Steele is “cautiously optimistic,” that the school fared well. That optimism is based upon the school’s results on different assessment tests its students took throughout the year to measure how well they were grasping what they’d been taught.
On one benchmark test taken at the end of the third quarter, Shannon had the highest eighth-grade math score in the school district, a result that represents tremendous growth.
It was an accomplishment that brought pride to Tabatha Trice, the mother of two students at the school.
“It made me feel good, being a parent at Shannon,” she said. “You can tell a difference in the kids this year.”
Therein lies the other half of the battle toward transforming a school. Not only do administrators and teachers need to improve test scores and rankings, but they also have to get those inside and outside the building to believe in the school’s success. That’s what makes positive comments from people like Finnie and Trice so valuable.
Assistant Principal Rodney Spears, who was a principal at Pontotoc High School before this year, said that transforming expectations has been a big part of the staff’s efforts.
“We are still improving every day with that battle,” he said. “We need to get kids to understand there is this myth out there about you, and the only way to change that myth is you and your attitude and the way you treat one another.”
As the school tried to improve both its test scores and its perception, it added several classes to give students more help in the core subjects.
Most of the school’s 270 pupils were enrolled in one of three classes that helped them improve their reading skills. Those 90-minute courses were in addition to English classes, giving them a daily dose of two hours and 15 minutes of literacy instruction. Many were also enrolled in learning skills classes, in which teachers would provide additional help for the areas that gave students difficulty.
“Their literacy skills are stronger and because of this,” said seventh-grade language arts teacher Kathy Pippin. “They are able to take more pride in their work because it makes it easier for them.
“You can see the excitement these kids show. They’ll say, ‘We learned this in Ms. Finch’s literacy class.’ You can see how proud they are that they already know something. That is half the battle.”
Parents say they’ve noticed the new excitement as well.
“Last year, they made the honor roll just to please me,” Trice said of her two children. “This year, they want to do it.
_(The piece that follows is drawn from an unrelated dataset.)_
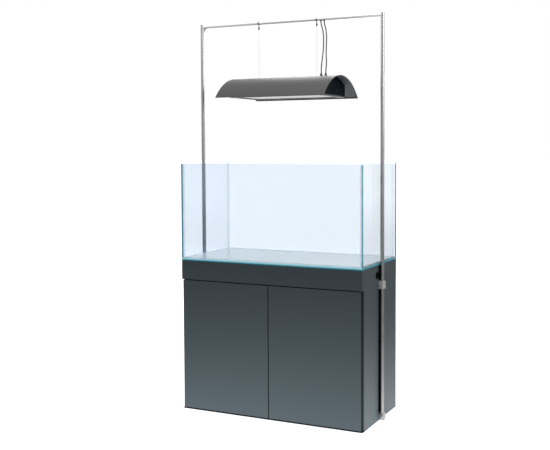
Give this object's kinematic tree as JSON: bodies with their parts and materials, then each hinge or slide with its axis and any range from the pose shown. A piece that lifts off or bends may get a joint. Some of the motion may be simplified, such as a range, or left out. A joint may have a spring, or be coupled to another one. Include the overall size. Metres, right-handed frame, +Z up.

They want to do it for themselves.”
Meanwhile, Steele worked to provide Shannon Middle greater separation from Shannon High School. The middle school was given its own intercom and bell system and its own library. That facility, which just opened in January, now has more than 5,000 books, seven computers and 45 digital book devices.
High school classes were removed from the middle school building, and ninth- to 12th-grade students were no longer allowed to congregate there.
“It was important to have our own identity separate from the high school and control our own destiny every day,” Steele said. “This age group needed to stay with its own age group.”
Eighth-grade math teacher Jana Edwards said the separation from the high school has improved student behavior.
Eighth-grader Heather Reich agrees, noting that last year there was much more drama with middle school students getting in arguments with those in high school.
“It helps keep people focused instead of worrying about them,” she said.
Added eighth-grader Jordan Roberts: “We didn’t like it, but it helped.”
Spears, the assistant principal, has overseen discipline, and Steele said that fights and other serious referrals have decreased. Three of the school’s students were sent to the district’s alternative school this year, down from eight to 12 in past years, he said.
“I really think the pattern of discipline has been one sign things have been better,” Steele said.
The school did improve its test scores in 2010, earning a ranking of Academic Watch from the Mississippi Department of Education. That’s the fourth best of seven tiers.
As it seeks to build upon those gains, Shannon Middle must wait for the results from the latest round of testing. Those scores will shape opinions about the effectiveness of many of the school’s reforms and will determine, in many ways, where Shannon Middle goes next.
“That is the hard part,” Spears said. “You have to wait months for the results to come back. The whole time, you are waiting on pins and needles.”
Once administrators get those results, Spears said, they will see what worked and what didn’t.
“If it comes back we are not as good as last year, we need to make changes,” he said. “We believe they will be better. Students worked hard and teachers worked hard. The reality is we have to wait until we get the scores.”